Hacker News new | ask | show | jobs
by jeltz 3823 days ago
The new PostgreSQL syntax is more convenient to use in the UPSERT use case while the MERGE syntax is more convenient to use when doing complicated operations on many rows of data (for example when merging one table into another, with a non-tricial merge logic).

The reason PostgreSQL went with this syntax is that the goal was to create a good UPSERT and getting the concurrency considerations right with MERGE is hard (I am not sure of the current status, but when MERGE was new in MS SQL it was unusable for UPSERT) and even when you have done that it would still be cumbersome to use for UPSERT.

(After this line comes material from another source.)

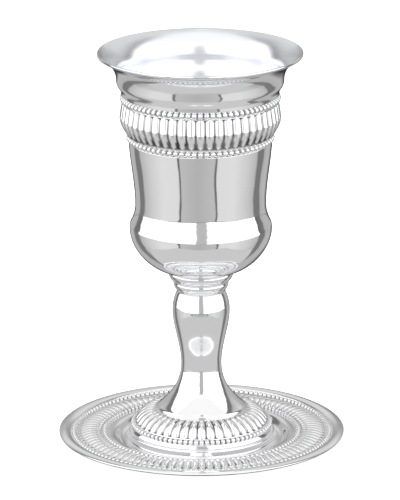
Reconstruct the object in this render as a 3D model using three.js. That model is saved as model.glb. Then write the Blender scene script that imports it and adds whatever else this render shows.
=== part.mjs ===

EDIT: The huge difference is that PostgreSQL's UPSERT always requires a unique constraint (or PK) to work, while MERGE does not. PostgreSQL relies on the unique constraint to implement the UPSERT logic.

1 comments

I am not sure of the current status, but when MERGE was new in MS SQL it was unusable for UPSERT

I've used MERGE as an UPSERT using MATCHED/NOT MATCHED and SERIALIZABLE/HOLDLOCK since it was introduced in mssql 2008. It was one of the first features I upgraded my code to use, and it worked out of the box with no issues.

See this blog post for what I am talking about: https://www.mssqltips.com/sqlservertip/3074/use-caution-with...

If PostgreSQL had gone the same route as MS SQL I would have expected a similar set of bugs. I suspect all of this have been fixed by now, but I do not follow MS SQL.